- [What is being asked]: Give the data again, word for word.

- [Available data]:
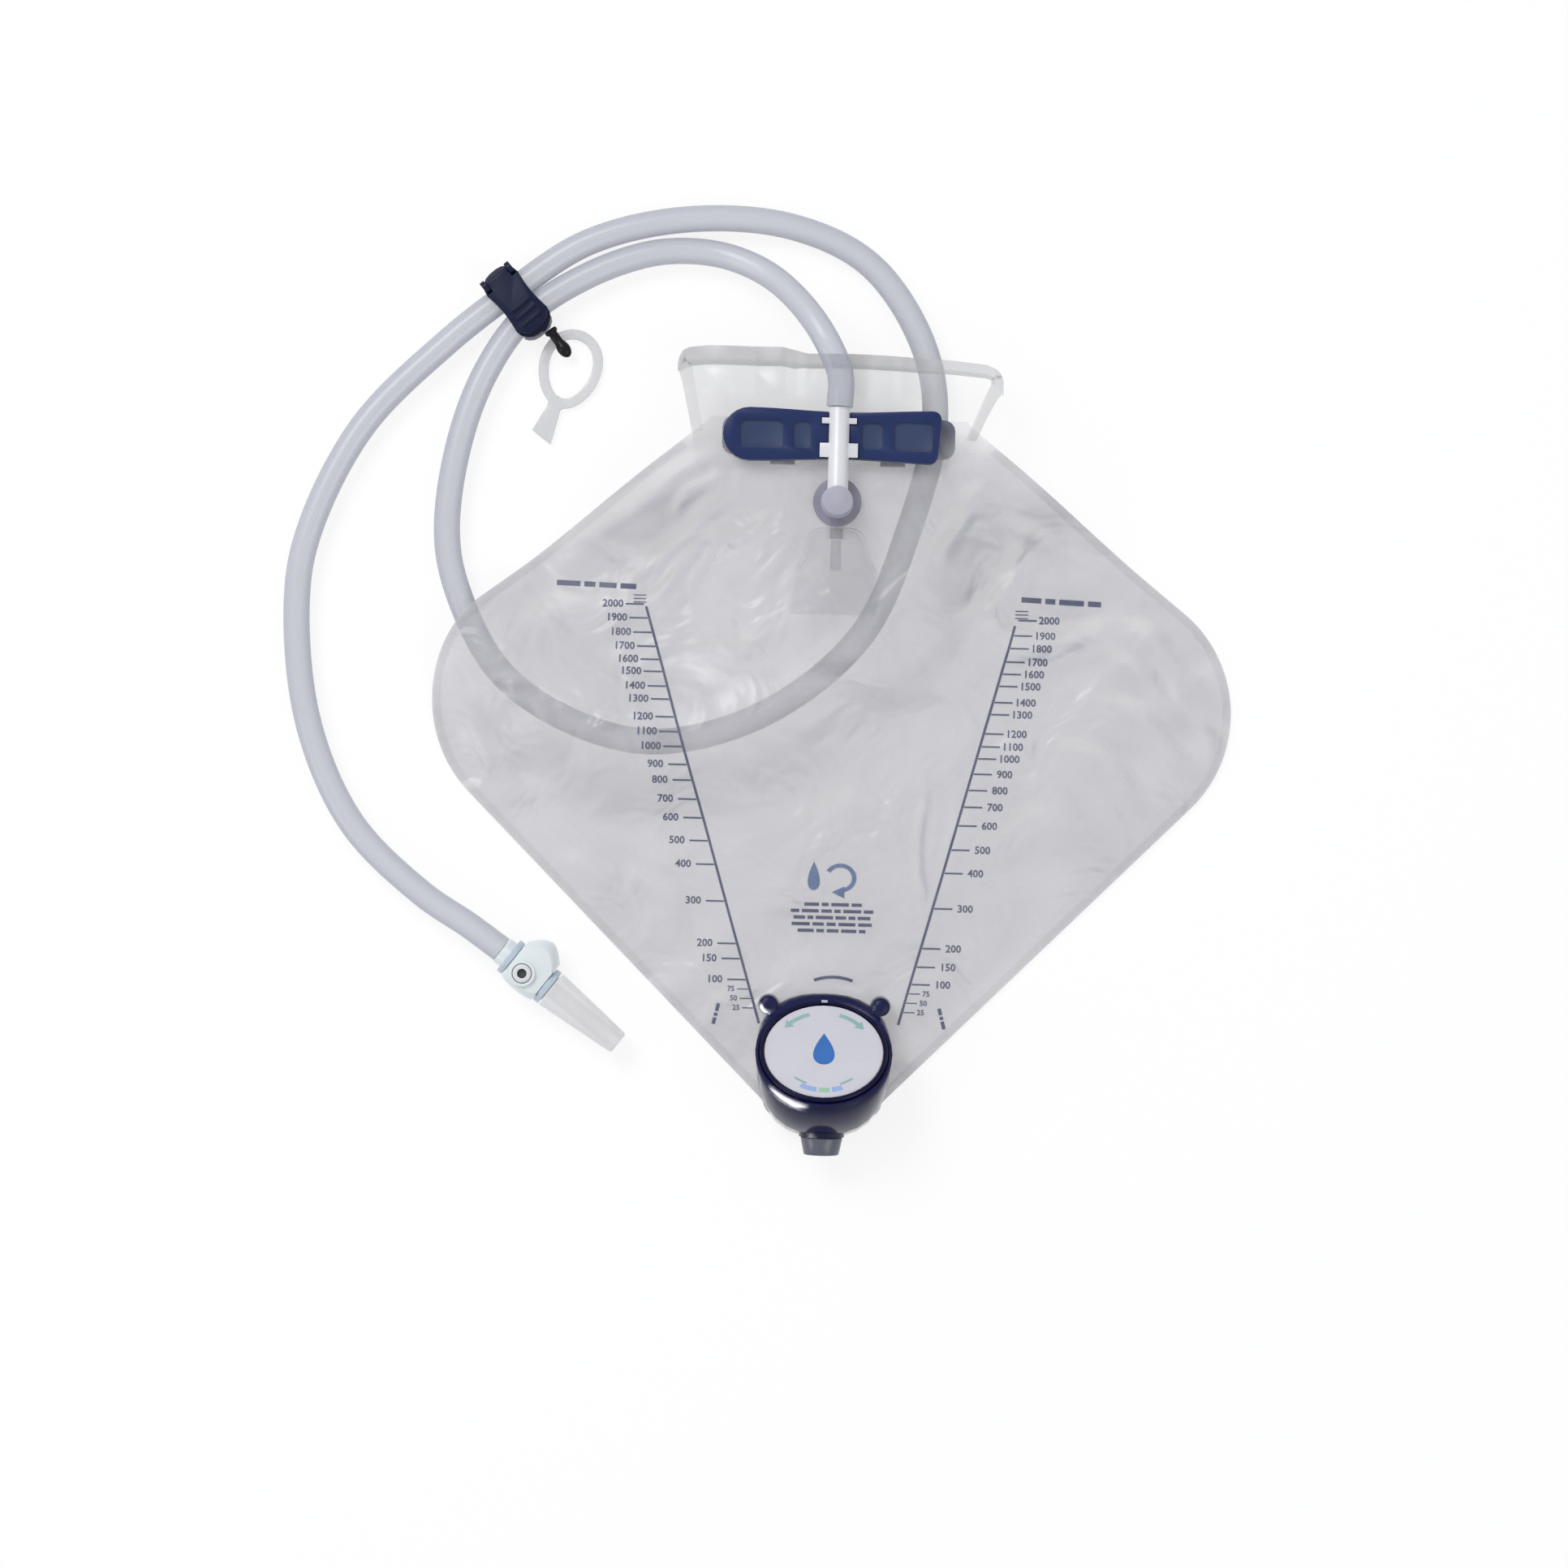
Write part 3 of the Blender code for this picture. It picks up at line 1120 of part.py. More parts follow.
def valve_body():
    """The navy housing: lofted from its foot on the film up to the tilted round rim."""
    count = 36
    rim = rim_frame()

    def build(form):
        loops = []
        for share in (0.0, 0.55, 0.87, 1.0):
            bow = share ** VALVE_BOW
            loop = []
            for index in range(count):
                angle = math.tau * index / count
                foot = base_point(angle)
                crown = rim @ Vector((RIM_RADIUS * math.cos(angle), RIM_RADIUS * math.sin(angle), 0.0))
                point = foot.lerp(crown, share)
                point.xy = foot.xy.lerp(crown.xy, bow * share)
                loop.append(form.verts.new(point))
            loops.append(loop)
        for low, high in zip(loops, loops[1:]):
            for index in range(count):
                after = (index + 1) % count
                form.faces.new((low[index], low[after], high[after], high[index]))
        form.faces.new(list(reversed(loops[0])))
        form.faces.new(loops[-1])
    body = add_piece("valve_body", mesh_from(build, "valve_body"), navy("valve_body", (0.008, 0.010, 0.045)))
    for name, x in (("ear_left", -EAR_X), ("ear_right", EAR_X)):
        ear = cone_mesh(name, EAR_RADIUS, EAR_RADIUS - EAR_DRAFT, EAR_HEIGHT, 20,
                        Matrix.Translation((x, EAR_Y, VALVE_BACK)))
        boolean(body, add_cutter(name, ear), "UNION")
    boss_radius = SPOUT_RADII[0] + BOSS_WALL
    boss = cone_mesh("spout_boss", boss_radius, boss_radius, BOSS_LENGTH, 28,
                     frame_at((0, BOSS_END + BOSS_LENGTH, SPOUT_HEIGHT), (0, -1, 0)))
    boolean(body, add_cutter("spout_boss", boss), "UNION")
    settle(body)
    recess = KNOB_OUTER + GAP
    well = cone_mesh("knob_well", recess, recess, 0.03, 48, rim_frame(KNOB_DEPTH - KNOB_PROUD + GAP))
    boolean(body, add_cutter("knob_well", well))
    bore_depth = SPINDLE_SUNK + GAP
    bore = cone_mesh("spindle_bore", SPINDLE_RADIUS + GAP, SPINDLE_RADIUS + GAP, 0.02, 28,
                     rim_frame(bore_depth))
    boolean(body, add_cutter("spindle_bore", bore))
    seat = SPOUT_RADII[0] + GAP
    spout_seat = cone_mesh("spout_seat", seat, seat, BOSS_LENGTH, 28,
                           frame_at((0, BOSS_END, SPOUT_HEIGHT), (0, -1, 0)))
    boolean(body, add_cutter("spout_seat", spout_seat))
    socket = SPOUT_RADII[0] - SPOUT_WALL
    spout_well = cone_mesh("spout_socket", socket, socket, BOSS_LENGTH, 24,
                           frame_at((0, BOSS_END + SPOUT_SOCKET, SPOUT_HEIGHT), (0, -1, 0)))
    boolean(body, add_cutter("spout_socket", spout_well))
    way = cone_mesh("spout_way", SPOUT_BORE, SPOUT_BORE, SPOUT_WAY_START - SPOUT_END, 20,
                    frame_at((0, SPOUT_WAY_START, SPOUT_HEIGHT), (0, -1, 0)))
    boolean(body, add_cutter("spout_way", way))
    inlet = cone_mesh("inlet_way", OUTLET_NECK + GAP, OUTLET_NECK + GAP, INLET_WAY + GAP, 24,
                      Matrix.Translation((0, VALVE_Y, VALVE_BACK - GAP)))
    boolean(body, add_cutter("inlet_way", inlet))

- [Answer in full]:
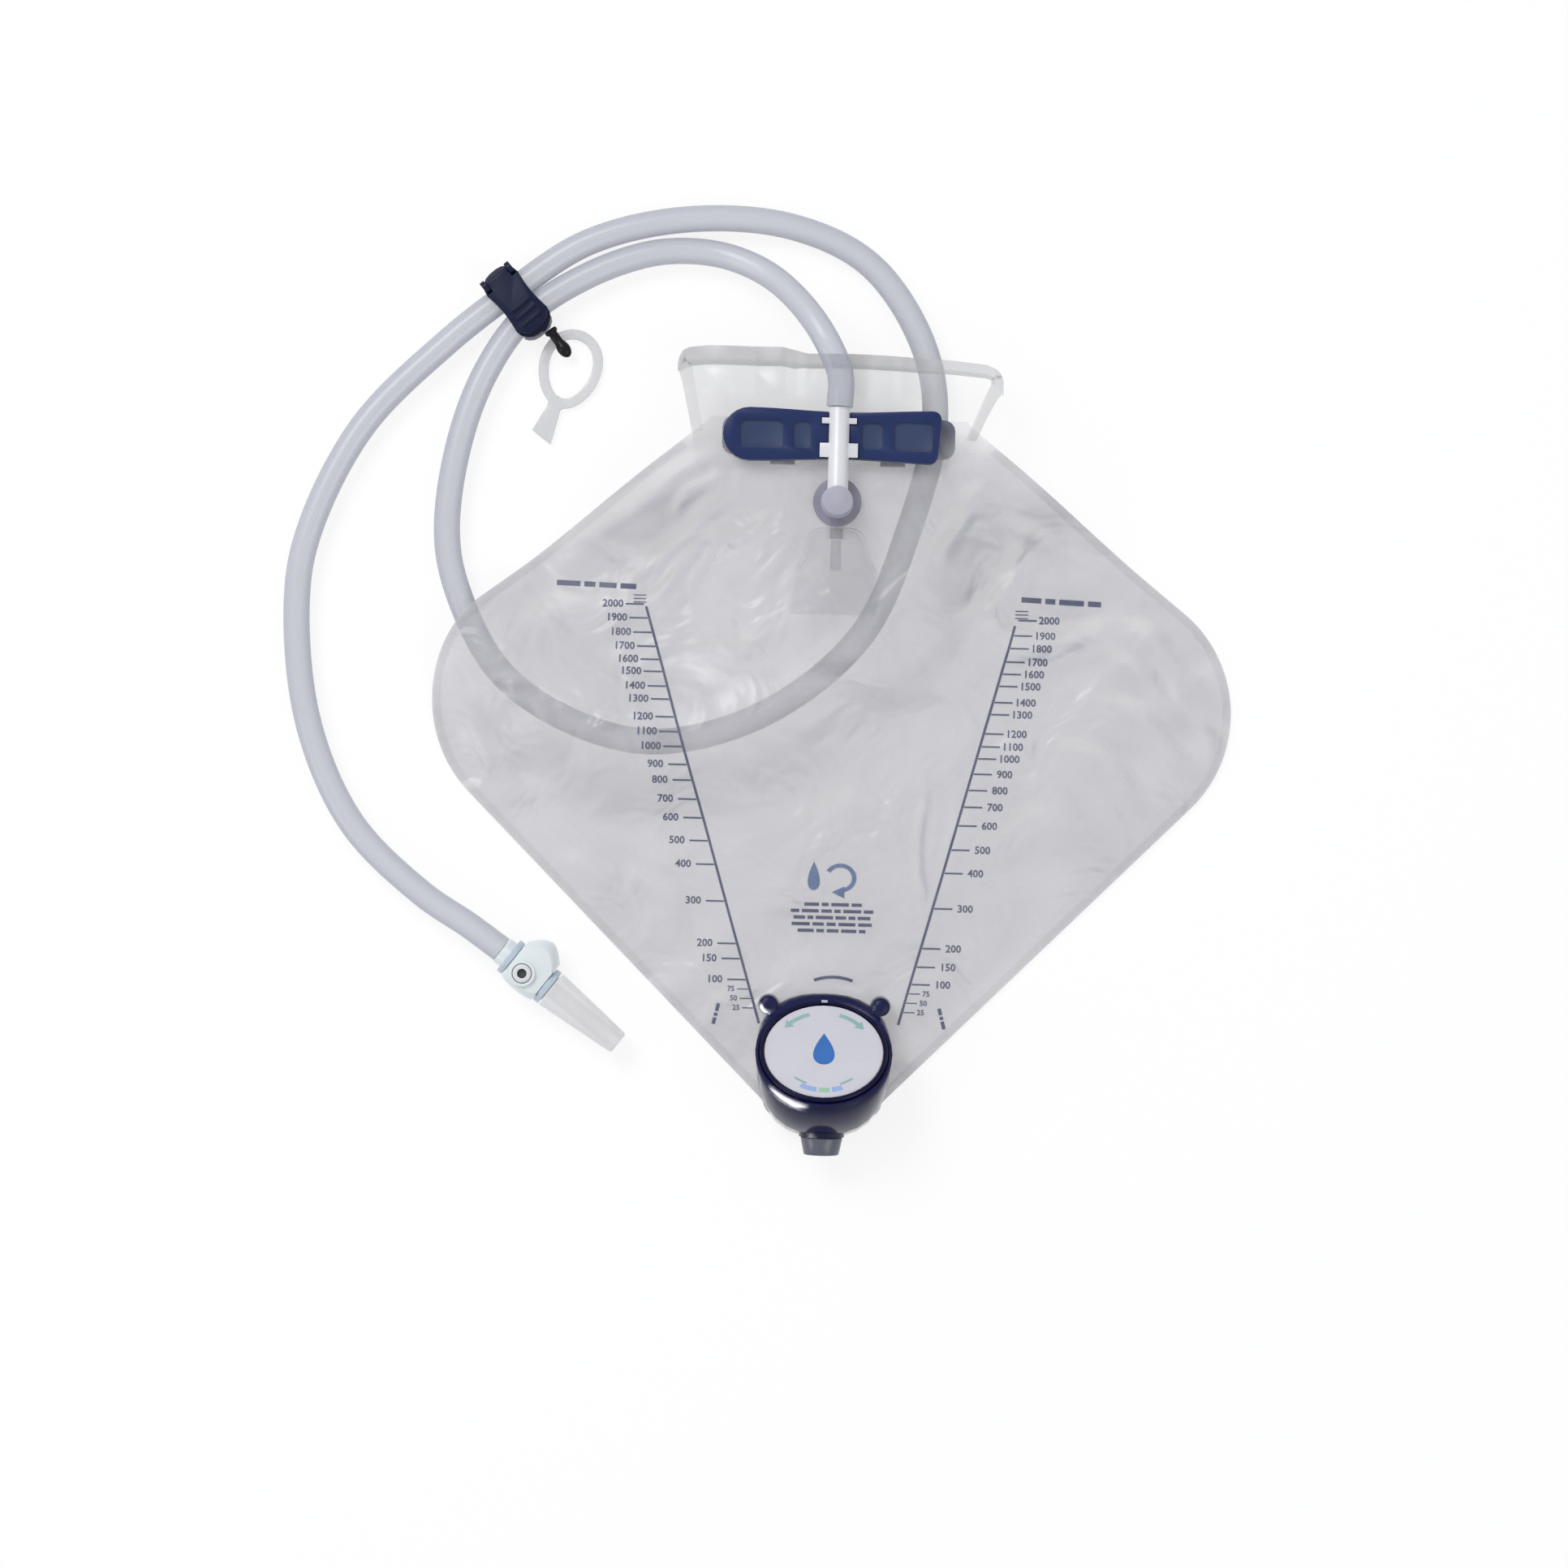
Write part 3 of the Blender code for this picture. It picks up at line 1120 of part.py. More parts follow.
def valve_body():
    """The navy housing: lofted from its foot on the film up to the tilted round rim."""
    count = 36
    rim = rim_frame()

    def build(form):
        loops = []
        for share in (0.0, 0.55, 0.87, 1.0):
            bow = share ** VALVE_BOW
            loop = []
            for index in range(count):
                angle = math.tau * index / count
                foot = base_point(angle)
                crown = rim @ Vector((RIM_RADIUS * math.cos(angle), RIM_RADIUS * math.sin(angle), 0.0))
                point = foot.lerp(crown, share)
                point.xy = foot.xy.lerp(crown.xy, bow * share)
                loop.append(form.verts.new(point))
            loops.append(loop)
        for low, high in zip(loops, loops[1:]):
            for index in range(count):
                after = (index + 1) % count
                form.faces.new((low[index], low[after], high[after], high[index]))
        form.faces.new(list(reversed(loops[0])))
        form.faces.new(loops[-1])
    body = add_piece("valve_body", mesh_from(build, "valve_body"), navy("valve_body", (0.008, 0.010, 0.045)))
    for name, x in (("ear_left", -EAR_X), ("ear_right", EAR_X)):
        ear = cone_mesh(name, EAR_RADIUS, EAR_RADIUS - EAR_DRAFT, EAR_HEIGHT, 20,
                        Matrix.Translation((x, EAR_Y, VALVE_BACK)))
        boolean(body, add_cutter(name, ear), "UNION")
    boss_radius = SPOUT_RADII[0] + BOSS_WALL
    boss = cone_mesh("spout_boss", boss_radius, boss_radius, BOSS_LENGTH, 28,
                     frame_at((0, BOSS_END + BOSS_LENGTH, SPOUT_HEIGHT), (0, -1, 0)))
    boolean(body, add_cutter("spout_boss", boss), "UNION")
    settle(body)
    recess = KNOB_OUTER + GAP
    well = cone_mesh("knob_well", recess, recess, 0.03, 48, rim_frame(KNOB_DEPTH - KNOB_PROUD + GAP))
    boolean(body, add_cutter("knob_well", well))
    bore_depth = SPINDLE_SUNK + GAP
    bore = cone_mesh("spindle_bore", SPINDLE_RADIUS + GAP, SPINDLE_RADIUS + GAP, 0.02, 28,
                     rim_frame(bore_depth))
    boolean(body, add_cutter("spindle_bore", bore))
    seat = SPOUT_RADII[0] + GAP
    spout_seat = cone_mesh("spout_seat", seat, seat, BOSS_LENGTH, 28,
                           frame_at((0, BOSS_END, SPOUT_HEIGHT), (0, -1, 0)))
    boolean(body, add_cutter("spout_seat", spout_seat))
    socket = SPOUT_RADII[0] - SPOUT_WALL
    spout_well = cone_mesh("spout_socket", socket, socket, BOSS_LENGTH, 24,
                           frame_at((0, BOSS_END + SPOUT_SOCKET, SPOUT_HEIGHT), (0, -1, 0)))
    boolean(body, add_cutter("spout_socket", spout_well))
    way = cone_mesh("spout_way", SPOUT_BORE, SPOUT_BORE, SPOUT_WAY_START - SPOUT_END, 20,
                    frame_at((0, SPOUT_WAY_START, SPOUT_HEIGHT), (0, -1, 0)))
    boolean(body, add_cutter("spout_way", way))
    inlet = cone_mesh("inlet_way", OUTLET_NECK + GAP, OUTLET_NECK + GAP, INLET_WAY + GAP, 24,
                      Matrix.Translation((0, VALVE_Y, VALVE_BACK - GAP)))
    boolean(body, add_cutter("inlet_way", inlet))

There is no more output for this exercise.